Come on, she had to have told you what it was for. Or you had to have at least asked.
She didn't actually ever say. I drew my own conclusions. So that's the way she presented it. Then she followed up later that week saying, "Okay, we're going to be—she had said before, "You'll be traveling to the east coast. We'll be using private jets. I need you to act like you've been on one before. Don't geek out about it. Keep your head down." She emphasized, "You are very under-qualified for this position. I know you can do it. I know you can rise to the challenge. You just have to keep your head down and listen to me and do as I say." And I said, "Yeah, sure."
...I guess she had a 9mm hand gun at her home and she said that her family used a hit man named Angel, for business, and that they'd been working with him for years.
I had never known her to engage in any criminal activity whatsoever in the more than four years I'd been best friends with her. So I had no reason to think this was some sort of criminal enterprise. She liked to present herself as someone who liked to live on the edge, but not over the edge. So I thought it had to do with the casino industry, and I had good reason for believing that. She had always told me that if she could ever choose to start a business of her own, away from her parents and Samsung, that she would want to be in the casino industry and she had told me, over the years, many times, that she would help her father with some casino business locally. I had never known or really cared about any of the details of it but I was sort of peripherally aware of that. And I was present when she met the person she ended up starting this new business with and all they talked about was the casino industry. For hours, it was all they talked about. So when she told me she was going to be going into business with him, after she was always telling me that was what she aspired to do, I thought probably it was the casino industry. And when we brought suitcases to Ohio, I thought it was probably money.

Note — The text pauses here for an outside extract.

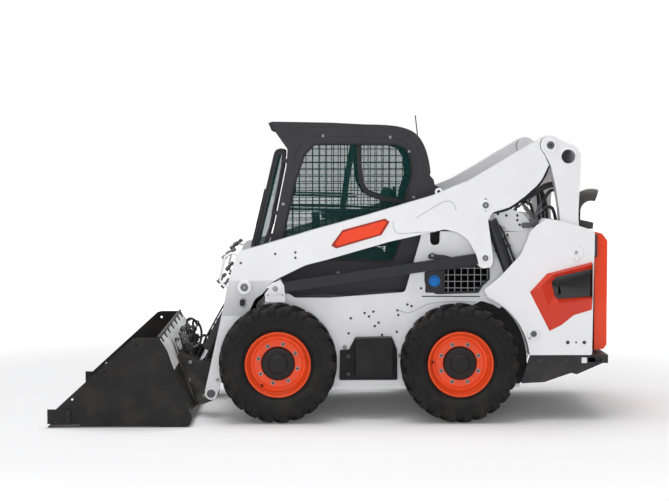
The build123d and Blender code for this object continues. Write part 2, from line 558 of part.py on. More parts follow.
# ---- lift arms ---------------------------------------------------------------------------------
ARM_SIDE = [
    (642, 1181, 30), (484, 1225, 200), (147, 1326, 900), (-242, 1433, 900), (-716, 1573, 100),
    (-866, 1636, 300), (-964, 1675, 300), (-1170, 1796, 900), (-1301, 1876, 900), (-1403, 1935, 300),
    (-1481, 1981, 0), (-1530, 1919, 0), (-1473, 1858, 0), (-1511, 1784, 12), (-1464, 1684, 100),
    (-1425, 1636, 60), (-1303, 1533, 200), (-1235, 1487, 60), (-1121, 1453, 40), (-1089, 1400, 30),
    (-1117, 1204, 400), (-1127, 1110, 60), (-1110, 1072, 20), (-1063, 1064, 20), (-1030, 1072, 20),
    (-1012, 1150, 100), (-956, 1258, 100), (-882, 1314, 80), (-789, 1336, 80), (-682, 1312, 100),
    (-413, 1252, 600), (26, 1126, 900), (180, 1087, 300), (370, 994, 200), (412, 967, 40), (459, 911, 100),
    (478, 883, 30), (530, 850, 80), (660, 560, 200), (765, 290, 80), (803, 150, 30), (845, 128, 20),
    (880, 140, 20), (889, 190, 20), (857, 333, 400), (802, 581, 600), (752, 804, 600), (732, 903, 200),
    (690, 1060, 200), (665, 1140, 60),
]
# front view of the arm: the beam stands outside the cab, the leg steps in between the tyres, (y, z)
ARM_FRONT = [
    (ARM_OUT, 2100), (ARM_OUT, 980), (LEG_OUT, 720), (LEG_OUT, 60), (LEG_IN, 60), (LEG_IN, 720),
    (ARM_IN, 980), (ARM_IN, 2100),
]
ARM_SLOT = [
    (-1300, 980, 0), (-1300, 1560, 60), (-1200, 1640, 60), (-1000, 1640, 60), (-930, 1500, 60),
    (-900, 980, 0),
]
LINK_END_R = 68.0
SEAM_R = 74.0
TONGUE = [(-1400, 1880, 20), (-1520, 1975, 0), (-1576, 1919, 0), (-1520, 1860, 0), (-1440, 1720, 20)]
TONGUE_HALF, TONGUE_R = 28.0, 56.0
PIVOT_IN = 456.0  # |y| where the tilt pivot's boss ends, inside the leg
PEEP = (612.0, 814.0)  # the oval hole in the leg
PEEP_HIGH, PEEP_WIDE = 75.0, 40.0
GUARD = [(640, 1150), (700, 1168), (743, 1138), (778, 976), (750, 941), (715, 925)]  # the coupling guard
GUARD_R, GUARD_Y = 9.0, 660.0
for hand, side in (("left", 1), ("right", -1)):
    with BuildPart() as lift_arm:
        plate(ARM_SIDE, LEG_IN, ARM_OUT)
        with BuildPart(mode=Mode.PRIVATE) as band:
            with BuildSketch(Plane.YZ.offset(-2100)):
                Polygon(*ARM_FRONT, align=None)
            extrude(amount=3200)
        add(band.part, mode=Mode.INTERSECT)
        plate(ARM_SLOT, SLOT_IN, SLOT_OUT, Mode.SUBTRACT)
        bar(PIN_B, SEAM_R, ARM_IN - 5, ARM_OUT + 5, Mode.SUBTRACT)
        plate(TONGUE, LINK_Y - TONGUE_HALF, LINK_Y + TONGUE_HALF)
        bar(PIN_B, TONGUE_R, LINK_Y - TONGUE_HALF, LINK_Y + TONGUE_HALF)
        bar(PIN_B, PIN_R + PIN_GAP, LINK_Y - 40, LINK_Y + 40, Mode.SUBTRACT)
        bar(PIN_H, PIN_R + PIN_GAP, LEG_IN - 5, LEG_OUT + 5, Mode.SUBTRACT)
        bar(PIN_T, 40, PIVOT_IN, 640)
        bar(PIN_T, PIN_R, TILT_Y - 33, PIVOT_IN)
        bar(PIN_T, PIN_R + 12, TILT_Y - 33 - CAP_T, TILT_Y - 33)
        with BuildSketch(Plane.XZ.offset(-ARM_OUT)):
            with Locations(PEEP):
                SlotOverall(PEEP_HIGH, PEEP_WIDE, rotation=90)
        extrude(amount=ARM_OUT - 560, mode=Mode.SUBTRACT)
        with BuildLine() as guard_path:
            FilletPolyline(*[(x, GUARD_Y, z) for x, z in GUARD], radius=24)
        with BuildSketch(Plane(origin=guard_path.line @ 0, z_dir=guard_path.line % 0)):
            Circle(GUARD_R)
        sweep(path=guard_path.line)
        if side < 0:
            add(mirror(lift_arm.part, about=Plane.XZ, mode=Mode.PRIVATE), mode=Mode.REPLACE)
    save(lift_arm.part, f"lift_arm_{hand}")

CROSS_TUBE, CROSS_TUBE_R = (690.0, 480.0), 50.0
with BuildPart() as arm_cross_tube:
    bar(CROSS_TUBE, CROSS_TUBE_R, -LEG_IN, LEG_IN)
save(arm_cross_tube.part, "arm_cross_tube")

# ---- rear links: two box links and the open tube that joins them ---------------------------------
LINK_TUBE, LINK_TUBE_R, LINK_BORE_R = (-1645.0, 1841.0), 60.0, 48.0
LINK_SIDE = [
    (-1510, 1986, 10), (-1539, 1981, 10), (-1588, 1956, 100), (-1647, 1932, 100), (-1681, 1918, 30),
    (-1711, 1893, 20), (-1730, 1858, 20), (-1731, 1800, 100), (-1725, 1636, 400), (-1717, 1406, 400),
    (-1751, 1175, 0), (-1651, 1175, 0), (-1590, 1397, 100), (-1585, 1465, 200), (-1557, 1636, 400),
    (-1523, 1780, 40), (-1483, 1856, 0), (-1520, 1919, 0),
]
LINK_FOOT_R = 50.0
FORK_IN, FORK_OUT, FORK_R = 645.0, 715.0, 104.0  # the gap that the arm's tongue swings in
FORK_MOUTH = [(-1480, 1700, 0), (-1440, 1860, 0), (-1400, 1990, 0), (-1300, 1700, 0)]
with BuildPart() as rear_links:
    plate(LINK_SIDE, ARM_IN, ARM_OUT)
    bar(PIN_B, LINK_END_R, ARM_IN, ARM_OUT)
    bar(PIN_A, LINK_FOOT_R, ARM_IN, ARM_OUT)
    bar(PIN_B, FORK_R, FORK_IN, FORK_OUT, Mode.SUBTRACT)
    plate(FORK_MOUTH, FORK_IN, FORK_OUT, Mode.SUBTRACT)
    bar(PIN_A, PIN_R + PIN_GAP, ARM_IN - 5, ARM_OUT + 5, Mode.SUBTRACT)
    bar(PIN_B, PIN_R, ARM_IN, ARM_OUT)
    bar(PIN_B, LINK_FOOT_R, ARM_OUT, ARM_OUT + CAP_T)
    mirror(about=Plane.XZ)
    bar(LINK_TUBE, LINK_TUBE_R, -ARM_OUT, ARM_OUT)
    bar(LINK_TUBE, LINK_BORE_R, -ARM_OUT - 1, ARM_OUT + 1, Mode.SUBTRACT)
save(rear_links.part, "rear_links")

# ---- control links ----------------------------------------------------------------------------------
BEAM_HIGH, BEAM_HALF = 72.0, 25.0
BEAM_EYES = ((PIN_C, 39), (PIN_D, 44))
with BuildPart() as control_links:
    rise = atan2(PIN_D[1] - PIN_C[1], PIN_D[0] - PIN_C[0])
    middle = ((PIN_C[0] + PIN_D[0]) / 2, (PIN_C[1] + PIN_D[1]) / 2)
    with BuildSketch(Plane.XZ.offset(-LINK_Y - BEAM_HALF)):
        with Locations(Location(middle, degrees(rise) - 180)):
            Rectangle(between(PIN_C, PIN_D), BEAM_HIGH)
        for pin, eye_r in BEAM_EYES:
            with Locations(pin):
                Circle(eye_r)
    extrude(amount=2 * BEAM_HALF)
    bar(PIN_C, PIN_R + PIN_GAP, LINK_Y - 40, LINK_Y + 40, Mode.SUBTRACT)
    mirror(about=Plane.XZ)
save(control_links.part, "control_links")

# ---- cylinders: each barrel has a pinned foot, each rod an eye left open at its far pin ---------------
# (name, foot pin, rod pin, |y|, barrel radius, rod radius, barrel length, rod start, foot radius, eye radius,
#  half width of both eyes)
CYLINDERS = [
    ("lift", PIN_E, PIN_F, LINK_Y, 42.0, 24.0, 800.0, 70.0, 38.0, 38.0, 25.0),
    ("tilt", PIN_T, PIN_P, TILT_Y, 44.0, 20.0, 520.0, 145.0, 36.0, 29.0, 22.0),
]
for name, foot, eye, y, barrel_r, rod_r, barrel_length, rod_start, foot_r, eye_r, half in CYLINDERS:
    length = between(foot, eye)
    with BuildPart() as barrel:
        rod(foot, eye, y, barrel_r, 46, barrel_length)
        rod(foot, eye, y, half - 2, 20, 60)
        bar(foot, foot_r, y - half, y + half)
        bar(foot, PIN_R + PIN_GAP, y - barrel_r, y + barrel_r, Mode.SUBTRACT)
        rod(foot, eye, y, rod_r + 0.3, 56, barrel_length + 1, Mode.SUBTRACT)
        mirror(about=Plane.XZ)
    save(barrel.part, f"{name}_cylinder_barrels")
    with BuildPart() as piston:
        rod(foot, eye, y, rod_r, rod_start, length - eye_r / 2)
        bar(eye, eye_r, y - half, y + half)
        bar(eye, PIN_R, y - half - 3, y + half + 3)
        mirror(about=Plane.XZ)
    save(piston.part, f"{name}_cylinder_rods")

# ---- coupler ---------------------------------------------------------------------------------------
EAR_SIDE = [
    (949, 78, 0), (1087, 433, 0), (1051, 442, 10), (937, 392, 30), (850, 381, 30), (800, 215, 40),
    (797, 140, 30), (850, 100, 30), (910, 77, 20),
]
COUPLER_FACE = [(955.6, 78, 0), (1093.5, 433, 0), (1080, 438.5, 0), (942, 83.5, 0)]
COUPLER_HALF = 550.0
EARS = ((343, 356), (454, 467))  # |y| of each ear's two sides
NOTCH_HALF, NOTCH_FOOT = 30.0, 296.0  # in the face, for the rod's eye with the bucket rolled back
with BuildPart() as coupler:
    plate(COUPLER_FACE, -COUPLER_HALF, COUPLER_HALF)
    for side in (1, -1):
        notch = sorted((side * (TILT_Y - NOTCH_HALF), side * (TILT_Y + NOTCH_HALF)))
        block(1000, 1110, *notch, NOTCH_FOOT, 450, Mode.SUBTRACT)
        for ear in EARS:
            plate(EAR_SIDE, *sorted(side * edge for edge in ear))
        bar(PIN_H, PIN_R, *sorted((side * 455, side * 592)))
        bar(PIN_H, PIN_R + 10, *sorted((side * 590, side * 600)))
        bar(PIN_P, 34, *sorted((side * EARS[1][1], side * (EARS[1][1] + 4))))
save(coupler.part, "coupler")

# ---- bucket ------------------------------------------------------------------------------------------
BUCKET_T = 10.0
SIDE_PLATE = [
    (1918, 0, 0), (1918, 21, 0), (1881, 122, 20), (1357, 601, 10), (1325, 609, 10), (1181, 609, 10),
    (1157, 573, 30), (1121, 516, 40), (1102, 452, 80), (951, 63, 20), (968, 15, 20), (992, 0, 0),
]
BUCKET_INSIDE = [
    (2100, 12, 0), (2100, 900, 0), (1205, 660, 0), (1193, 610, 0), (1166, 568, 20), (1130, 512, 30),
    (1112, 448, 60), (963, 66, 20), (980, 24, 20), (1000, 12, 10),
]
EDGE_HOLES = [(1765, 191), (1544, 378), (1325, 561)]
EDGE_HOLE_R = 9.0
with BuildPart() as bucket:
    plate(SIDE_PLATE, -BUCKET_HALF, BUCKET_HALF)
    plate(BUCKET_INSIDE, BUCKET_T - BUCKET_HALF, BUCKET_HALF - BUCKET_T, Mode.SUBTRACT)
    for spot in EDGE_HOLES:
        bar(spot, EDGE_HOLE_R, -BUCKET_HALF - 1, BUCKET_HALF + 1, Mode.SUBTRACT)
save(bucket.part, "bucket")

CUTTER_T = 14.0
CUTTER_BOX = (1773, NOSE_X, BUCKET_HALF, BUCKET_HALF + CUTTER_T, 27, 125)
with BuildPart() as side_cutters:
    block(*CUTTER_BOX)
    mirror(about=Plane.XZ)
save(side_cutters.part, "side_cutters")

EDGE_SIDE = [(1918, 0, 0), (NOSE_X, 0, 0), (NOSE_X, 5, 0), (1918, 18, 0)]
with BuildPart() as cutting_edge:
    plate(EDGE_SIDE, -BUCKET_HALF, BUCKET_HALF)
save(cutting_edge.part, "cutting_edge")
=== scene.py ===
"""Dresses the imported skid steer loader: finishes for its solids, and the finer pieces they leave out."""
from contextlib import contextmanager
from math import cos, pi, radians, sin, tan

import bmesh
import bpy
from mathutils import Matrix, Vector


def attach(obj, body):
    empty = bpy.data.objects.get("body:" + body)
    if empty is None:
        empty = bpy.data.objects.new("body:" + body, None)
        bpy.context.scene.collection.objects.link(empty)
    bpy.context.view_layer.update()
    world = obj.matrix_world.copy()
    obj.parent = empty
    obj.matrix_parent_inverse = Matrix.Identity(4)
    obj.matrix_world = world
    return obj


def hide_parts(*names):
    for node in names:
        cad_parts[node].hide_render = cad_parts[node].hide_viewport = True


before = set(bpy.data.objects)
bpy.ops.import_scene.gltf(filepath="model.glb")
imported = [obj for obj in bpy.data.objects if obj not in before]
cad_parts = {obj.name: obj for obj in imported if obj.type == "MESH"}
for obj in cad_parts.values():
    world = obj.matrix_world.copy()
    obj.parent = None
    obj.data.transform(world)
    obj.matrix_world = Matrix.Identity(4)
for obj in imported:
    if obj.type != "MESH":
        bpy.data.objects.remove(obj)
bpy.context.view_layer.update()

MM = 0.001
SIDES = ((1, "left"), (-1, "right"))

# the machine's main places, in millimetres
AXLES = {"front": (370.0, 410.0), "rear": (-891.0, 410.0)}
ARM_FACE, HULL_FACE, TOWER_FACE, CAB_FACE = 740.0, 600.0, 760.0, 470.0
PIN_A, PIN_B, PIN_C, PIN_D = (-1701, 1175), (-1520, 1919), (389, 923), (-1072, 1136)
PIN_E, PIN_F, PIN_H = (-1408, 607), (-1072, 1503), (845, 172)
PIN_T, PIN_P = (622, 916), (943, 346)
KNEE = (604, 933)  # the boss at the arm's knee
WHEEL_Y = 762  # |y| of the tyres' middle
LIFT_Y, TILT_Y = 680, 405  # |y| of the lift and tilt cylinders' middle
LEG_FACE = 600  # |y| of the rings on the arms' legs
SCREEN_Y = 437  # |y| of the window screens
EDGE_OUT = 1016.0  # |y| of the bucket's side plates


def at(pin, y):
    """A pin's (x, z) place given a y."""
    return (pin[0], y, pin[1])


def flat(points, y):
    """(x, z) points given one y."""
    return [(x, y, z) for x, z in points]


# ---- node groups that the finishes share
def new_group(name, inputs, outputs):
    """An empty shader group with float, vector or colour sockets."""
    tree = bpy.data.node_groups.new(name, "ShaderNodeTree")
    for label, kind, value in inputs:
        socket = tree.interface.new_socket(label, in_out="INPUT", socket_type=kind)
        if value is not None:
            socket.default_value = value
    for label, kind in outputs:
        tree.interface.new_socket(label, in_out="OUTPUT", socket_type=kind)
    return tree, tree.nodes.new("NodeGroupInput"), tree.nodes.new("NodeGroupOutput")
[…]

I had some blinders on. I didn't look at things as they were. I saw them through the filter of thinking: Well I'm just working for my best friend, and I'm just here to help out. Rather than going in and being aware and having my wits about me, I had these blinders on for the reality of the situation. It was sort of: Well, it's probably okay, and I'm doing it anyway. One thing led to another and by the time I had found out what I had become a part of, and what I was actively a part of, I was in very deep and it was too late to get out safely.
When you finally smelled weed in the suitcases, did you say anything about wanting to quit?

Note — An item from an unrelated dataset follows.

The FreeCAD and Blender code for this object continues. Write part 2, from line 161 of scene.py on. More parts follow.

I was terrified. She said that she was tapping everyone's phone. She said that she had had a private investigator on multiple people and she said that there was a private investigator tailing me at one point. I had met someone who was supposedly involved in a Mexican gang. I just sort of naively wandered into this thing after she had lead me into it. But I couldn't grasp that reality of what I was a part of. It was terrifying. I don't think I slept a night without horrible nightmares after that. I would have dreams of being arrested or being hunted down by Mexican gangsters. It was terrifying because the only person who knew what I was a part of was my best friend and I couldn't trust her anymore. It was like the one person I trusted had become the person that I feared most.

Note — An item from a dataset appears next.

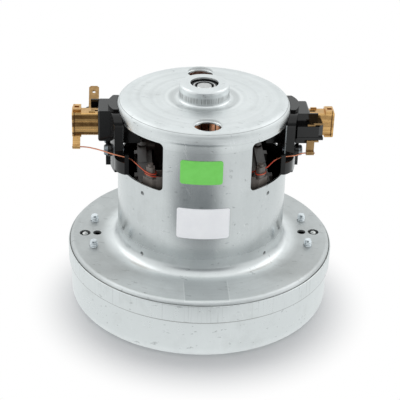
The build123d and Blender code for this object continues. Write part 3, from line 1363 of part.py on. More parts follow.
def helix_place(quarter):
    """A point on the spring's helix and the wire's direction there, in quarter turns."""
    a = math.radians(quarter * QUARTER_TURN)
    x = HELIX_FROM_X + SPRING_PITCH * quarter / 4
    point = Vector(x, SPRING_MIDDLE_R * math.cos(a), BRUSH_Z + SPRING_MIDDLE_R * math.sin(a))
    rise = SPRING_PITCH * QUARTER_TURN / FULL_TURN / math.radians(QUARTER_TURN)
    way = Vector(rise, -SPRING_MIDDLE_R * math.sin(a), SPRING_MIDDLE_R * math.cos(a))
    return point, way


with BuildLine() as spring_line:
    along = Vector(1, 0, 0)
    first_point, first_way = helix_place(0)
    last_point, last_way = helix_place(4 * SPRING_TURNS)
    sideways = Vector(0, 0, SPRING_END_BEND)
    bend_start = first_point - sideways - along * SPRING_END_BEND
    bend_end = last_point + sideways + along * SPRING_END_BEND
    Line(bend_start - along * SPRING_WIRE_D, bend_start)
    biarc(bend_start, along, first_point, first_way)
    for quarter in range(4 * SPRING_TURNS):
        biarc(*helix_place(quarter), *helix_place(quarter + 1))
    biarc(last_point, last_way, bend_end, along)
    Line(bend_end, bend_end + along * SPRING_WIRE_D)
spring_path = spring_line.wire()
brush_spring = wire_solid(spring_path, SPRING_WIRE_D)
print("brush spring, least gap", round(least_gap(spring_path, SPRING_WIRE_D), 2))
save_pair(brush_spring, "brush_spring", FROM_RIGHT)

# Leads: from a crimp on the holder, through a window, round a post and on to a field coil's end
POST_LOOP = 2.55
POST_LOOP_LOW_Z = 76.9
POST_LOOP_STEP_Z = 0.2
COIL_END_RUN = 1.8


def post_loop(post_x, corners):
    """Corners of a wire wound down a front post, each a quarter turn on and a little lower."""
    top_z = POST_LOOP_LOW_Z + POST_LOOP_STEP_Z * (len(corners) - 1)
    return [
        (post_x + dx * POST_LOOP, -POST_Y + dy * POST_LOOP, top_z - POST_LOOP_STEP_Z * i)
        for i, (dx, dy) in enumerate(corners)
    ]


coil_start = coil_points[0]
coil_end = coil_points[-1]
tube_lead_points = [
    (-61.9, -8.3, 82.0),
    (-55.2, -8.3, 82.0),
    (-48.6, -12.2, 82.2),
    (-42.8, -15.9, 81.9),
    (-38.3, -17.9, 81.6),
    (-34.5, -19.0, 81.0),
]
tube_lead_turn = ((-1, 0), (0, -1), (1, -1), (1, 1), (-1, 1))
tube_lead_points += post_loop(-POST_X, tube_lead_turn + tube_lead_turn[:2])
tube_lead_points += [(coil_start[0] - COIL_END_RUN, *coil_start[1:]), coil_start]

terminal_lead_points = [
    (52.4, -12.0, 80.6),
    (46.2, -12.0, 80.6),
    (42.9, -15.4, 81.0),
    (40.2, -16.9, 81.4),
    (36.6, -18.2, 81.6),
    (32.6, -20.0, 81.0),
]
terminal_lead_turn = ((1, 1), (-1, 1), (-1, -1), (0, -1), (1, 0))
terminal_lead_points += post_loop(POST_X, terminal_lead_turn + terminal_lead_turn[:2])
terminal_lead_points += [(coil_end[0] + COIL_END_RUN, *coil_end[1:]), coil_end]

LEADS = (
    ("tube_lead", tube_lead_points, FROM_LEFT),
    ("terminal_lead", terminal_lead_points, FROM_RIGHT),
)
for kind, points, places in LEADS:
    radii = bend_radii(points)
    print(kind, "bend radii", [round(radius, 1) for radius in radii])
    with BuildLine() as lead_line:
        FilletPolyline(*points, radius=radii)
    lead_path = lead_line.wire()
    lead = wire_solid(lead_path, LEAD_D)
    print(kind, "length", round(lead_path.length, 1))
    print(kind, "least gap", round(least_gap(lead_path, LEAD_D), 2))
    save_pair(lead, kind, places)

# Labels: two bare stickers on the can's front
LABEL_SHEET = 0.12
LABEL_CORNER_RADIUS = 1.2
LABEL_INNER_R = CAN_R + 0.08
LABELS = (
    ("upper_label", 78.6, 90.3, -94.1, 27.4),
    ("lower_label", 50.45, 66.0, -92.1, 34.7),
)

for label_name, low_z, high_z, middle_angle, spread in LABELS:
    with BuildPart() as label:
        with BuildSketch(Plane.XZ):
            with Locations((LABEL_INNER_R + LABEL_SHEET / 2, (low_z + high_z) / 2)):
                Rectangle(LABEL_SHEET, high_z - low_z)
        revolve(axis=Axis.Z, revolution_arc=spread)
        corner_edges = label.edges().filter_by(GeomType.LINE).group_by(SortBy.LENGTH)[0]
        fillet(corner_edges, LABEL_CORNER_RADIUS)
    label_part = label.part.rotate(Axis.Z, middle_angle - spread / 2)
    label_part.label = label_name
    export_step(label_part, f"parts/{label_name}.step")
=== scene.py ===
"""Looks of a vacuum turbine motor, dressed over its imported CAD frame.

Lengths of the object are written in millimetres and made metres where a mesh is built. The motor's
axis is Z, the brushes lie along X, and the photographed side looks to -Y.
"""
import json
import math

import bmesh
import bpy
import numpy as np
from mathutils import Matrix, Vector

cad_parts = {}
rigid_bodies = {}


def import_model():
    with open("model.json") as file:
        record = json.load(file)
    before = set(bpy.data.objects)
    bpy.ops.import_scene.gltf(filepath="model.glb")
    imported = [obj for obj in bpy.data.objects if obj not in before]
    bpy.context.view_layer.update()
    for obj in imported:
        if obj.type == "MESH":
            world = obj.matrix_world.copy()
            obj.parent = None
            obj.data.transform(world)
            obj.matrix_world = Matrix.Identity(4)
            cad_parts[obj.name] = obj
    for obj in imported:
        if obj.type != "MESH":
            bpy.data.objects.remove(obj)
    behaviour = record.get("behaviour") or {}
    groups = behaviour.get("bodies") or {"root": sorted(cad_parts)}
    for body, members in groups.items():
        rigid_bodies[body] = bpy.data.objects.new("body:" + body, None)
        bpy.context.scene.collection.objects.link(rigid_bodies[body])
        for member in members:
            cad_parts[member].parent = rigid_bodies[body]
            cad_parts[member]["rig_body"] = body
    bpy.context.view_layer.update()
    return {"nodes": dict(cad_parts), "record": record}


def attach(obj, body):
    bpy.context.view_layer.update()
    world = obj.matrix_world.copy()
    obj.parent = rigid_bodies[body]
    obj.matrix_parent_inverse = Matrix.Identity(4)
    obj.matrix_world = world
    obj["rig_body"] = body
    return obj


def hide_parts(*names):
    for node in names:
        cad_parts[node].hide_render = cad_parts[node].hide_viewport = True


MM = 0.001
FULL_TURN = 2 * math.pi
QUARTER_TURN = math.pi / 2

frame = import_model()
BODY_OF = {node: obj["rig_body"] for node, obj in frame["nodes"].items()}
SLOT_OF = {part["node"]: part["material_slot"] for part in frame["record"]["subparts"]}


# Finishes: node trees written as plain sums

NEAR_AXIS = 0.01
NOISE_MIDDLE = 0.5


class Amount:
    """A number that varies over a surface, so that a finish can be written as sums."""

    def __init__(self, finish, socket):
        self.finish = finish
        self.socket = socket

    def apply(self, operation, *others):
        """The Math node of an operation on this amount and any others."""
        return self.finish.sum_of(operation, self, *others)

    def scaled(self, least, more):
        """A least value, and up to so much more of it where this amount is 1."""
        return self * more + least

    def __add__(self, other):
        return self.apply("ADD", other)

    def __sub__(self, other):
        return self.apply("SUBTRACT", other)

    def __mul__(self, other):
        return self.apply("MULTIPLY", other)

    def __truediv__(self, other):
        return self.apply("DIVIDE", other)

    def __pow__(self, other):
        return self.apply("POWER", other)

    def __abs__(self):
        return self.apply("ABSOLUTE")

    def __radd__(self, other):
        return self.finish.sum_of("ADD", other, self)

    def __rsub__(self, other):
        return self.finish.sum_of("SUBTRACT", other, self)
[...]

What was your relationship like when she was threatening you? Were you still getting together and acting like friends when you weren't working?
Well, they were indirect threats. There's a difference between holding a gun to someone and saying, "Hey I might shoot you," or saying, "Hey, I have a private investigator on you and you better watch it." That's a direct threat. An indirect threat is saying, "Oh yeah, there's a gun in my place." Because I guess she had a 9mm hand gun at her home and she said that her family used a hit man named Angel, for business, and that they'd been working with him for years. She said she had surveillance installed in her business partner's apartment and she was tapping everyone's phone except for mine. Those are all indirect threats, but they are threats. So that's incredibly intimidating. And maybe none of those were true. I mean I saw the gun, so that's real, but maybe none of those [other ones] were true. I don't know.
So when you got caught, were you relieved at least a little?
Ultimately, I was incredibly relieved that we were caught and I had no part in that. I never told a soul. I was kind of imploding after I found out what we were really doing but I never breathed a word of it to anyone. But looking back, once I had already become entrapped in this hell ride. I really don't know that I would have done anything differently because even in retrospect, I don't see any options that I could have exercised because you're exactly right, if I had told the cops, then I would have feared for my life, for the rest of my life. I would have spent the rest of my life looking over my shoulder. I can't even imagine the consequences of that, if I had snitched in that way.
It's also good I think that I was in it to the end because even if I had been fired, and Lisette did incidentally fire me twice and then sort of encouraged me to beg for my job back—it was a very sad cycle. But because I stayed to the end, they knew that I wasn't the undoing for the operation. I'd say that was set in motion from when the groundwork was laid. It was really built to fail. And that is another thing I was incredibly lucky for, because after we were arrested there was no—I didn't have to face that tough decision of: Do I break away from the plan? Am I going to be the one who sings, or whatever? Because there was no plan.
Are you worried about being the girl who got duped? Or at least the girl who played dumb and flipped? That's going to be your claim to fame, at least for a little bit...
I mean I think any claim to fame wouldn't define me. I'm glad that I've had some experience in the world and my life to know that that's the case. Anything someone writes about you or what someone thinks about you or the media, which can turn on a dime, that just doesn't define you. It doesn't even define that moment for you. I used to care a lot what people thought and said but I've grown to have pretty thick skin now and I think from the beginning when the arrest made news five years ago, I thought: I can't let this define me. So sort of in response to that, I felt compelled to share my story, and actually a lot of people have written to me through my House Arrest Girl blog with very similar stories.
And I know I'm not the only one who's had this experience. It's a very strange experience, so I don't expect people to understand it who haven't had it, but you just can't let your opinion of yourself or your feeling of self worth be contingent on what other people think you're worth. So that's their label. It's not mine.